Rudolf, un joven inglés pelirrojo, de nariz prominente y muy poco proclive al trabajo, viajó a Ruritania (país imaginario) para participar de la coronación de un primo lejano. De paseo por los bosques del reino, se topó con una réplica suya, el futuro monarca con quien tenía un parecido físico extraordinario. Ese hecho cambiará su vida para siempre. En la víspera de su coronación, el rey fue drogado por su propio hermano, quien pretendía arrebatarle el trono. Todos los cortesanos del monarca sabían que, si no le ceñían esa misma mañana la corona, el hombre caería indefectiblemente y los arrastraría a todos con él.
A partir de esa certeza, comenzó a tejerse una farsa que requeriría de la participación de casi todo el reino. Rudolf debía asumir el papel del rey y ser coronado como tal. Para ello, aquel joven de casi nula formación y cuyas únicas habilidades consistían en desgranar sus horas de ocio despachando buen vino y cortejando señoritas, tendría que ser aceptado por todos con quienes tratara como el hombre que fue preparado toda su vida para gobernar.
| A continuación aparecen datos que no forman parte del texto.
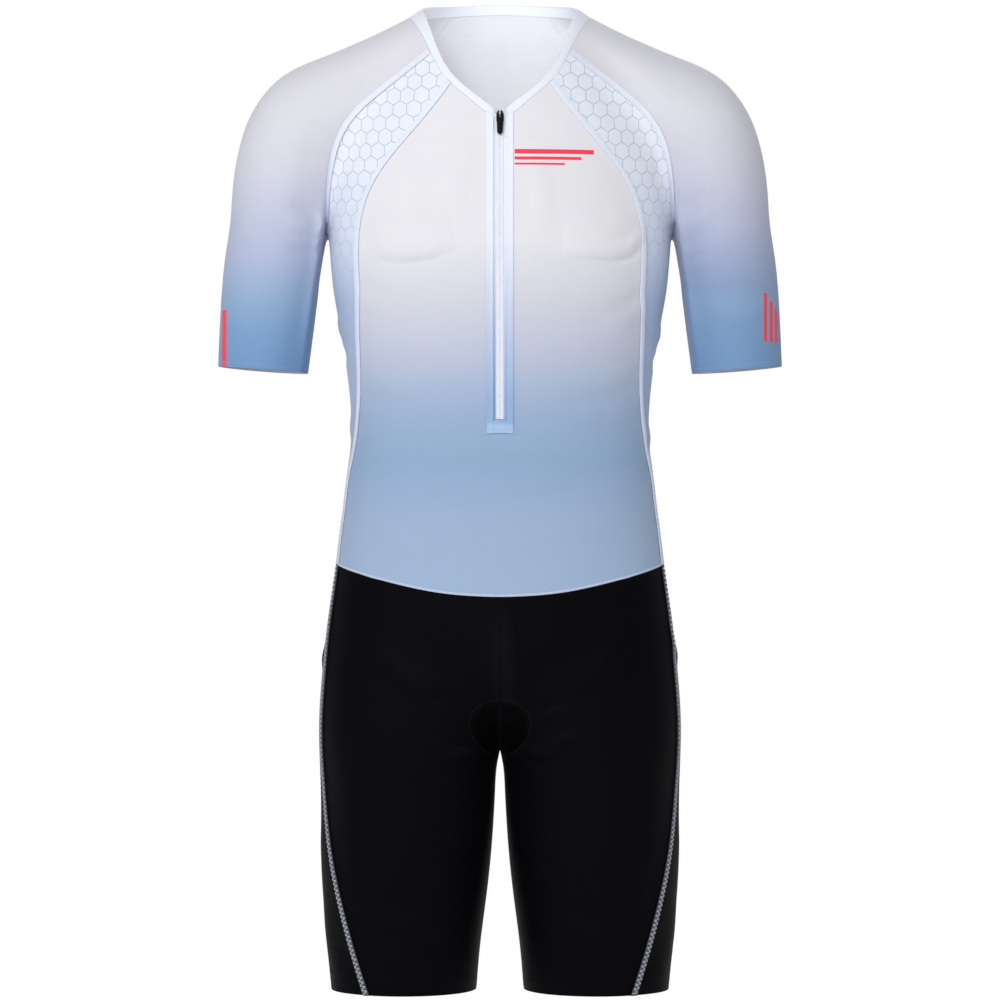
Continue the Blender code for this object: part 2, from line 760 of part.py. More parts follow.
def seam_tape(name, seam, one, other, half, flip=False):
    """A tape that covers a seam, made from the seam's points and the points beside it on each panel."""

    def beside(points, reach):
        way = points - seam
        return seam + way * reach / np.linalg.norm(way, axis=-1, keepdims=True)

    strip = np.stack([beside(one, half), seam, beside(other, half)], axis=1)
    strip[0] += (strip[1] - strip[0]) * TAPE_SETBACK
    strip[-1] += (strip[-2] - strip[-1]) * TAPE_SETBACK
    pair(name, strip, TAPE_CLOTH, PALE, lift=TAPE_CLOTH + TAPE_LIFT, flip=flip)


# ---------------------------------------------------------------- zip


def zip_column(front, x):
    """A column of the front's points at x, on the facets between its middle and second columns."""
    middle, edge, beyond = front[:, 0], front[:, 1], front[:, 2]
    if x <= NECK_ZIP_HALF:
        return middle + (edge - middle) * (x / NECK_ZIP_HALF)
    return edge + (beyond - edge) * ((x - edge[:, :1]) / (beyond - edge)[:, :1])


def zip_strip(front, places, rows):
    """The front's points at these places beside the zip, at whole rows and at shares between them."""
    columns = np.stack([zip_column(front, x) for x in places], axis=1)
    below = np.clip(np.floor(rows).astype(int), 0, len(columns) - 2)
    share = (np.asarray(rows) - below)[:, None, None]
    return columns[below] * (1 - share) + columns[below + 1] * share


def zip_row_list(front, *below):
    """Rows down to the zip's end, the first just under the neckline, and more at lengths past the end."""
    step = np.linalg.norm(front[ZIP_ROWS + 1, 0] - front[ZIP_ROWS, 0])
    rows = [TAPE_SETBACK, *range(1, ZIP_ROWS)]
    return rows + [ZIP_ROWS + length / step for length in below]


def zip_placket(front):
    """The bonded frame round the zip, closed by a patch below it."""
    places = (0, NECK_ZIP_HALF, PLACKET_HALF)
    strip = both_halves(zip_strip(front, places, zip_row_list(front, 0, ZIP_PATCH)))
    keep = np.ones((ZIP_ROWS + 1, 4), bool)
    keep[:ZIP_ROWS, 1:3] = False
    wall("zip_placket", strip, TAPE_CLOTH, WHITE, lift=TAPE_CLOTH + SEAM_GAP, keep=keep)


def zip_tapes(front):
    """The tapes under the front's edges, each with the raised bead of the closed coil.

    Above the slider they part, and run up between the binding's ends.
    """
    places = np.array([SEAM_GAP / 2, BEAD_HALF, BEAD_HALF + BEAD_SHOULDER, TAPE_TOP_HALF, ZIP_TAPE_HALF])
    strip = zip_strip(front, places, zip_row_list(front, -2 * BEAD_END, -BEAD_END, ZIP_PATCH / 2))
    parted = WEDGE_HALF + places[:4] * (1 - WEDGE_HALF / TAPE_TOP_HALF)
    parted += RUNNING_GAP * (1 - places[:4] / TAPE_TOP_HALF)
    heights = strip[0, 0, 2] + np.array([TAPE_TOP, PARTING_LENGTH])[:, None]
    above = on_front(parted[None], heights)
    above = np.concatenate([above, above[:, -1:]], axis=1)
    strip = np.concatenate([above, strip])
    low = -(TOP_CLOTH + SEAM_GAP)
    raised = np.zeros(strip.shape[:2])
    raised[2:-2, :2] = BEAD_RISE
    keep = np.ones((len(strip) - 1, len(places) - 1), bool)
    keep[:2, -1] = False
    pair("zip_tape", strip, TAPE_CLOTH + raised, WHITE, lift=low + raised, keep=keep)


def box(shape, low, high, bevel=0.0):
    """Adds a box between two corners to a bmesh, its edges rounded by bevel."""
    low, high = Vector(low), Vector(high)
    place = Matrix.Translation((low + high) / 2) @ Matrix.Diagonal((*(high - low), 1))
    made = bmesh.ops.create_cube(shape, size=1, matrix=place)["verts"]
    if bevel:
        edges = list({edge for vert in made for edge in vert.link_edges})
        bmesh.ops.bevel(shape, geom=edges, offset=bevel, segments=1, profile=0.5, affect="EDGES")


def joined(name, boxes, colour, roughness, metallic, frame):
    """Boxes that overlap, united into one solid and placed by a frame."""
    made = []
    for low, high, bevel in boxes:
        shape = bmesh.new()
        box(shape, low, high, bevel)
        made.append(finish(name, shape, colour, roughness, metallic))
    first = made[0]
    for other in made[1:]:
        join = first.modifiers.new("join", "BOOLEAN")
        join.operation = "UNION"
        join.object = other
        other.hide_render = True
        other.display_type = "WIRE"
        other.name = f"{name}_shape"
        PARTS.objects.unlink(other)
        CUTTERS.objects.link(other)
        other.parent = first
    first.matrix_world = frame
    return first


def zip_frame():
    """At the slider: X across, Y up along the zip, Z straight out of the cloth."""
    z = ZIP_TOP_Z - SLIDER_DROP
    at = on_front(np.array([0.0]), np.array([z]))
    out = Vector(outward(at)[0])
    across = Vector((1, 0, 0))
    up = out.cross(across)
    frame = Matrix((across, up, out)).transposed().to_4x4()
    frame.translation = Vector(at[0])
    return frame


def zip_slider(frame):
    """Two plates joined by a wedge above the zip's top, and a bridge that holds the pull."""
    half, long = SLIDER_WIDTH / 2, SLIDER_LENGTH / 2
    front = RUNNING_GAP
    rear = -(TOP_CLOTH + SEAM_GAP + TAPE_CLOTH + RUNNING_GAP)
    lap = JOINT_OVERLAP
    face = front + SLIDER_PLATE
    arch = face + EYE_PLAY + PULL_BAR + EYE_PLAY
    roof = arch + BRIDGE_BAR
    bar = BRIDGE_WIDTH / 2
    upper, lower = EYE_UP + PULL_BAR / 2 + EYE_PLAY, EYE_UP - PULL_BAR / 2 - EYE_PLAY
    post = BRIDGE_POST
    boxes = (
        ((-half, -long, front), (half, long, face), EDGE),
        ((-half, -long, rear - SLIDER_PLATE), (half, long, rear), EDGE),
        ((-WEDGE_HALF, long - WEDGE_LENGTH, rear - lap), (WEDGE_HALF, long - EDGE, front + lap), 0.0),
        ((-bar, upper, face - lap), (bar, upper + post, roof - lap), 0.0),
        ((-bar, lower - post, face - lap), (bar, lower, roof - lap), 0.0),
        ((-bar, lower - post, arch), (bar, upper + post, roof), EDGE),
    )
    joined("zip_slider", boxes, STEEL, 0.35, 0.9, frame)


def zip_pull(frame):
    """The tab, with an eye whose bar runs through the slider's bridge: its origin is on that bar."""
    axis_z = RUNNING_GAP + SLIDER_PLATE + EYE_PLAY + PULL_BAR / 2
    half = PULL_WIDTH / 2
    inner = BRIDGE_WIDTH / 2 + EYE_PLAY
    bar = PULL_BAR / 2
    low, high = -bar, -bar + PULL_DEPTH
    arm_end = -EYE_LENGTH - JOINT_OVERLAP
    boxes = (
        ((-half, -PULL_LENGTH + bar, low), (half, -EYE_LENGTH, high), EDGE),
        ((-half, arm_end, low), (-inner, bar, bar), 0.0),
        ((inner, arm_end, low), (half, bar, bar), 0.0),
        ((-half, -bar, -bar), (half, bar, bar), BAR_EDGE),
    )
    joined("zip_pull", boxes, BLACK, 0.5, 0.0, frame @ Matrix.Translation((0, EYE_UP, axis_z)))


# ---------------------------------------------------------------- the whole suit

WHITE = (0.82, 0.83, 0.90)
PALE = (0.72, 0.76, 0.87)
LILAC = (0.66, 0.68, 0.78)
SKY = (0.30, 0.45, 0.66)
BLACK = (0.010, 0.010, 0.012)
STEEL = (0.45, 0.46, 0.48)


def torso_and_sleeves():
    front = front_half()
    band = band_half(front)
    back = back_half(band)
    sleeve = sleeve_half(band, back)
    keep = np.ones((TORSO_ROWS, 2 * (FRONT_COLUMNS + 1)), bool)
    keep[:ZIP_ROWS, FRONT_COLUMNS : FRONT_COLUMNS + 2] = False
    wall("front", inset(both_halves(front)), TOP_CLOTH, LILAC, keep=keep)
    wall("back", inset(both_halves(back)), TOP_CLOTH, LILAC, flip=True)
    pair("side_panel", inset(band), TOP_CLOTH, PALE)
    thickness = np.full(sleeve.shape[:2], TOP_CLOTH)
    thickness[-2:] *= HEM_FOLD
    pair("sleeve", inset(sleeve), thickness, SKY)
    seam_tape("front_seam_tape", front[:, -1], front[:, -2], band[:, 1], FRONT_TAPE_HALF)
    rows = slice(0, RAGLAN_ROWS + 1)
    seam_tape("raglan_tape", band[rows, -1], band[rows, -2], sleeve[rows, 1], RAGLAN_TAPE_HALF)
    neck_binding(front, band, sleeve, back)
    zip_placket(front)
    zip_tapes(front)


def neck_binding(front, band, sleeve, back):
    """A folded strip round the neckline, standing on the panels' top edges."""
    seam = np.concatenate([front[0, 1:], band[0, 1:], sleeve[0, 1:], back[0, -2::-1]])
    turns = np.degrees(np.arctan2(seam[:, 1], seam[:, 0]))
    edge = neckline(turns, 1)
    middle = settled((seam + edge) / 2)
    half = np.stack([seam, middle, edge])
    whole = np.concatenate([half, mirrored(half)[:, -2::-1]], axis=1)
    lift = np.array([0.0, BINDING_SWELL, 0.0])[:, None]
    wall("neck_binding", inset(whole), BINDING_CLOTH + lift, WHITE, lift=lift, flip=True)


def shorts():
    halves = [shorts_half(face) for face in (on_front, on_back)]
    for name, grid, flip in zip(("shorts_front", "shorts_back"), halves, (False, True)):
        thickness = np.full(grid.shape[:2], SHORTS_CLOTH)
        thickness[-2:] *= HEM_FOLD
        pair(name, inset(grid), thickness, BLACK, flip=flip)
    seam_tape("shorts_seam_tape", halves[0][:, -1], halves[0][:, -2], halves[1][:, -2], SHORTS_TAPE_HALF)


def seat_pad():
    """A padded insert that follows the shorts' inside through the crotch."""
    rows = np.array(PAD, float)
    turns = np.linspace(rows[0, 0], rows[-1, 0], PAD_ROWS + 1)
    halves = Curve(rows[:, 0], rows[:, 1])(turns) * MM
    way = np.radians(turns)
    ways = np.stack([0 * way, -np.cos(way), -np.sin(way)], -1)
    middle = cast((0, 0, PAD_CENTRE_Z), ways)
    across = crowded(PAD_COLUMNS, PAD_CROWDING)[None, :, None]
    half = settled(middle[:, None] + across * halves[:, None, None] * np.array([1, 0, 0]))
    wall("seat_pad", both_halves(half), PAD_DEPTH, BLACK, lift=-(SHORTS_CLOTH + PAD_CLEARANCE))


for old in list(bpy.data.objects):
    bpy.data.objects.remove(old)
PARTS = bpy.data.collections.new("skinsuit")
CUTTERS = bpy.data.collections.new("skinsuit_cutters")
for collection in (PARTS, CUTTERS):
    bpy.context.scene.collection.children.link(collection)
torso_and_sleeves()
shorts()
seat_pad()
ZIP = zip_frame()
zip_slider(ZIP)
zip_pull(ZIP)
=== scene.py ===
import math

import bmesh
import bpy
import numpy as np
from mathutils import Matrix, Vector
from mathutils.bvhtree import BVHTree


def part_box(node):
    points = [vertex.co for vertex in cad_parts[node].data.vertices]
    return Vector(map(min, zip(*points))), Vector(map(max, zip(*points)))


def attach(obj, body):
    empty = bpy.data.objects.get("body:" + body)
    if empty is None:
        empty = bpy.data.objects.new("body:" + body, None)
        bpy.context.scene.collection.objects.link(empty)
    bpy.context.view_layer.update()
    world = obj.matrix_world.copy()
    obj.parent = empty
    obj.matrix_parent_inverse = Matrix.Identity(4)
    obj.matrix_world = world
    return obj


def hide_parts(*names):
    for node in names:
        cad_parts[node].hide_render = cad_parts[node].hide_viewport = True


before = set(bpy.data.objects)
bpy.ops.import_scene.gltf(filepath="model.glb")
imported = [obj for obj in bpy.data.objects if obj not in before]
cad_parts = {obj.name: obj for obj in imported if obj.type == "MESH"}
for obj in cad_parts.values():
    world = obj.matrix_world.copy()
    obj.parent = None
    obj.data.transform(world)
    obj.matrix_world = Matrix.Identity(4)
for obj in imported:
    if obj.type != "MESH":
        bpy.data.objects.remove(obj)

MM = 0.001
FRONT, BACK = -math.pi / 2, math.pi / 2
SIDES = {"left": 1, "right": -1}  # the suit's two sides, and the sign of x there
OUTER, INNER, RIM = 1, 2, 0
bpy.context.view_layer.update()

# The lines that the cloth's charts turn about, in millimetres. Legs: height, distance from the
# middle. Arms: distance from the middle, height.
LEG_MIDDLE = (
    (-535, 12), (-588, 30), (-645, 60), (-690, 83), (-722, 89.2), (-820, 92.3), (-955, 94),
)
ARM_LINE = (
    (73, -37), (116, -63), (138, -76), (162, -89), (183, -103), (196, -119), (205, -140),
    (211, -163), (215.5, -199), (222, -237), (228.2, -294), (232.4, -343), (236, -400),
)
ARM_Y = 6 * MM
CUFF = 377 * MM  # how far down the arm's line the cuff lies
ARMPIT = (170, -234)  # distance from the middle and height of the fold under each arm
WAIST = -540  # its height in millimetres
STEP = 3 * MM  # between the points of a line laid on the cloth
NEAR_TURN = 0.035  # how close in turn, in radians, points of the waist count as one place
RIM_BEND = math.radians(48)  # where a wall bends more sharply than this, its skin ends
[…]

Y si no lograba convencerlos, necesitaba, cuando menos, que participaran de la farsa conscientemente, que fingieran creer que era el rey.
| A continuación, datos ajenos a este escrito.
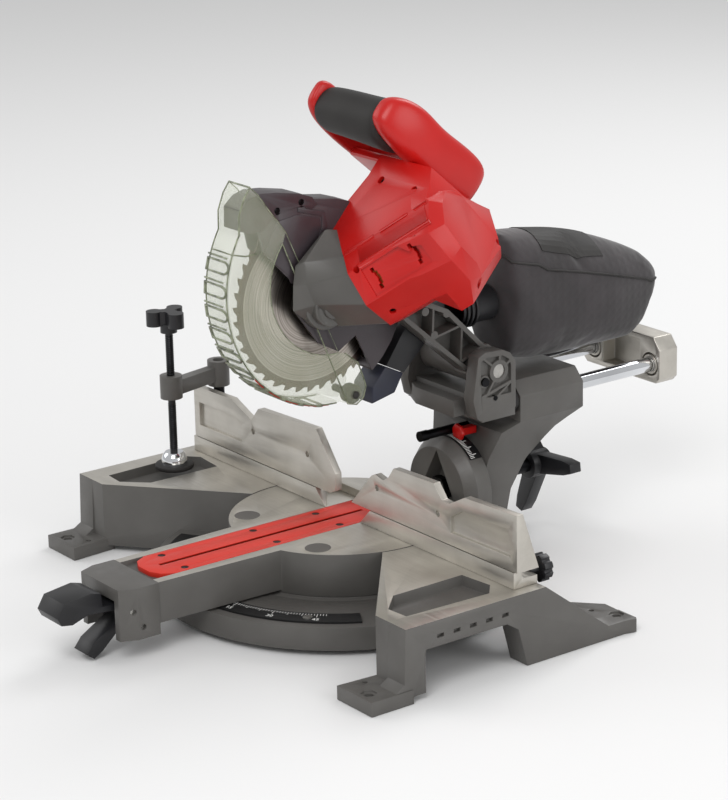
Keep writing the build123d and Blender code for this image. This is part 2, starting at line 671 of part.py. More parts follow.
def clamp_post():
    return bar("Z", -252, 37, 6, 62.5, 168)


def clamp_arm():
    shape = tube("Z", -252, 37, 12, 6.04, 152, 180)
    plan = [(-257, 30), (-245, 30), (-230, -30), (-244, -30)]
    shape += prism(plan, "Z", 158, 174)
    shape += bar("Z", CLAMP_X, CLAMP_Y, 12, 155, 180)
    shape -= bar("Z", CLAMP_X, CLAMP_Y, 4.05, 150, 190)
    return shape - bar("Z", -252, 37, 6.04, 150, 190)


def clamp_screw():
    shape = bar("Z", CLAMP_X, CLAMP_Y, 4, 84, 236)
    shape += bar("Z", CLAMP_X, CLAMP_Y, 9, 228, 238)
    for angle in (0, 120, 240):
        lobe = Pos(15, 0, 0) * Cylinder(8.5, 16) + Pos(7, 0, 0) * Box(16, 12, 16)
        shape += Pos(CLAMP_X, CLAMP_Y, 244) * Rot(0, 0, angle) * lobe
    return shape


def clamp_foot():
    dome = Pos(CLAMP_X, CLAMP_Y, 84) * Sphere(14) & block(-260, -200, -60, 0, 84, 94)
    shape = dome + bar("Z", CLAMP_X, CLAMP_Y, 14, 81, 84)
    return shape - bar("Z", CLAMP_X, CLAMP_Y, 4, 84, 100)


def clamp_pad():
    return bar("Z", CLAMP_X, CLAMP_Y, 21, 76, 81)


def dust_bag():
    side = [(206, 208), (216, 200), (290, 195), (386, 194), (396, 204), (394, 216), (418, 247)]
    side += [(428, 265), (391, 304), (324, 325), (289, 336), (214, 348), (204, 340)]
    return prism(side, "X", -42, 48)


PARTS = {
    "base_casting": base_casting,
    "lower_fence": lower_fence,
    "mitre_scale": mitre_scale,
    "scale_screws": scale_screws,
    "mitre_pivot_bolt": mitre_pivot_bolt,
    "clamp_post": clamp_post,
    "turntable": turntable,
    "table_inlays": table_inlays,
    "kerf_plate": kerf_plate,
    "kerf_screws": kerf_screws,
    "lock_box": lock_box,
    "lever_pins": lever_pins,
    "bevel_trunnion": bevel_trunnion,
    "bevel_scale": bevel_scale,
    "bevel_pivot_bolt": bevel_pivot_bolt,
    "mitre_lock_lever": mitre_lock_lever,
    "detent_lever": detent_lever,
    "detent_plunger": detent_plunger,
    "bevel_arm": bevel_arm,
    "rail_bushes": rail_bushes,
    "bevel_pointer": bevel_pointer,
    "bevel_detent_pin": bevel_detent_pin,
    "bevel_lock_knob": bevel_lock_knob,
    "carriage": carriage,
    "carriage_bolts": carriage_bolts,
    "slide_rails": slide_rails,
    "rail_end_cap": rail_end_cap,
    "rail_bumpers": rail_bumpers,
    "pivot_shaft": pivot_shaft,
    "head_arm": head_arm,
    "return_spring": return_spring,
    "gear_case": gear_case,
    "upper_guard": upper_guard,
    "guard_screws": guard_screws,
    "motor_housing": motor_housing,
    "handle": handle,
    "handle_grip": handle_grip,
    "trigger": trigger,
    "lock_off_button": lock_off_button,
    "motor_stator": motor_stator,
    "rotor": rotor,
    "spindle": spindle,
    "spindle_bearing": spindle_bearing,
    "saw_blade": saw_blade,
    "blade_flanges": blade_flanges,
    "blade_bolt": blade_bolt,
    "lower_guard": lower_guard,
    "guard_roller": guard_roller,
    "dust_chute": dust_chute,
    "dust_boot": dust_boot,
    "dust_port": dust_port,
    "dust_bag": dust_bag,
    "upper_fence_left": lambda: upper_fence(-1),
    "upper_fence_right": lambda: upper_fence(1),
    "fence_knob_left": lambda: fence_knob(-1),
    "fence_knob_right": lambda: fence_knob(1),
    "clamp_arm": clamp_arm,
    "clamp_screw": clamp_screw,
    "clamp_foot": clamp_foot,
    "clamp_pad": clamp_pad,
}

os.makedirs("parts", exist_ok=True)
for name, make in PARTS.items():
    shape = make()
    export_step(shape, f"parts/{name}.step")
print(len(PARTS), "parts")
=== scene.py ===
# %% [markdown]
# A sliding mitre saw is mostly castings, moulded plastic and one big blade.
# The measured model comes in first and never moves. Everything made below is fitted to it,
# in metres, with the floor at zero and the operator standing on the -Y side.

# %% Load the measured model
import json
import math
import bpy
from mathutils import Matrix, Vector


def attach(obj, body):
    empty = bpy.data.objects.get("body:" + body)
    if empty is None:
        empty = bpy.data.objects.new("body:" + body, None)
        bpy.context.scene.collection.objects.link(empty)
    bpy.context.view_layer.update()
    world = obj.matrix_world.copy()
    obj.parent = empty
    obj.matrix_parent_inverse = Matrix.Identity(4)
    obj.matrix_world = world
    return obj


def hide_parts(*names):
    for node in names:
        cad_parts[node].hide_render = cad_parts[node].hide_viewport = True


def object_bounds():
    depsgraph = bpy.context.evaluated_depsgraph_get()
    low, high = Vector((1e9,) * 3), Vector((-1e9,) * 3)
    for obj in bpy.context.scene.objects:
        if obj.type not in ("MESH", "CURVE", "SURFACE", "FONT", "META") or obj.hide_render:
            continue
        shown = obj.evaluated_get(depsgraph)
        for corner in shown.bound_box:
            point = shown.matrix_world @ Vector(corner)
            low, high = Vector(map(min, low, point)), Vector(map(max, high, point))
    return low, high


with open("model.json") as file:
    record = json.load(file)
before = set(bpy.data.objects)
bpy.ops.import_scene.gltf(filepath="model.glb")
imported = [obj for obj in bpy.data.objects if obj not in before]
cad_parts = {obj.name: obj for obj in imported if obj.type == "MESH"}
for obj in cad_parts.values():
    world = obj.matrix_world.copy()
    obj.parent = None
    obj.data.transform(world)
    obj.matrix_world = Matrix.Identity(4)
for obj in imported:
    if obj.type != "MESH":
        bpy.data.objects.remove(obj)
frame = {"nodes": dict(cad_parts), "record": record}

FIRST_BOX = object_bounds()
NODES = frame["nodes"]
JOINTS = {joint["name"]: joint for joint in frame["record"]["behaviour"]["joints"]}
print("loaded", len(NODES), "nodes, from", FIRST_BOX[0], "to", FIRST_BOX[1])

# %% [markdown]
# The head was drawn level, as it is in the cut, and is then lifted about the chop pivot.
# The same turn is kept as a matrix, so head pieces can be drawn level and in millimetres.
# A second matrix stands on the motor's tilted shaft: first value out from the shaft and
# down, second to the back, third along the shaft away from the blade.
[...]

Anthony Hope escribió esta deliciosa novela, El prisionero de Zenda, a finales del siglo XIX. Me la recordó el Ministerio Público en estos días cuando detalló la forma como se dio cuerpo en Paraguay a una movida similar, una farsa de la que fueron partícipes académicos, rectores, el Ministerio de Educación, la Corte Suprema de Justicia, la Cámara de Senadores, el Jurado de Enjuiciamiento de Magistrados y el partido que gobierna el país hace tres cuartos de siglo. Convengamos que Hope se quedó corto.
Se trata del caso del senador Hernán Rivas, quien por casi un mes presidió el tribunal que juzga a jueces y fiscales. Hernán Rivas ostenta un título de abogado expedido por la Universidad Sudamericana, certificado por el Ministerio de Educación y ratificado mediante juramento ante el tribunal supremo. No habría ninguna objeción si no fuera porque la Fiscalía confirmó que Rivas jamás estudió derecho.
Ninguno de los 30 alumnos que formaban parte de la sucursal donde Rivas dijo haber estudiado lo vieron en aula ni siquiera en los pasillos. Las sucursales a las que asistía diariamente –según su versión– se encuentran a más de 300 kilómetros del lugar donde residía. Los profesores que dijeron haberlo visto no enseñaban en esas sucursales. El rector que aseguró recordarlo no era rector cuando Rivas supuestamente estudió. La universidad que le expidió el título cambió de administración y borró todos sus archivos estudiantiles. El Ministerio de Educación no verificó la autenticidad de los datos cuando le reconoció el título. La Corte Suprema le permitió jurar como abogado justo antes de que asumiera como representante del Senado ante el tribunal que juzga a jueces y fiscales.
Toda la farsa se montó para expedir un título de abogado que le permitiera asumir la presidencia de ese tribunal y controlar desde allí la condena o el blanqueo de magistrados. Rivas no es capaz de citar un artículo del Código Penal, ya ni hablemos de que explique la lógica jurídica que lo sustenta. Nadie podía creer que Rivas hubiera hecho siquiera un curso virtual de derecho básico, ni siquiera un tutorial en Tik Tok.
La farsa de Rivas es una farsa colectiva, una estafa perpetrada desde la cúpula de un partido político que ostenta el poder, con la connivencia de docentes, una universidad privada, un Ministerio, legisladores y hasta ministros de Corte. Todos fingieron demencia, pretendiendo hacernos creer que aquella obtusa marioneta era un destacado hombre del derecho capaz de juzgar con conocimiento y equidad las acciones de jueces y fiscales.
Rivas será juzgado y, con razón, pero es justo recordar que solo se trata del Rudolf que tenían a mano; el fraude lo montaron entre todos.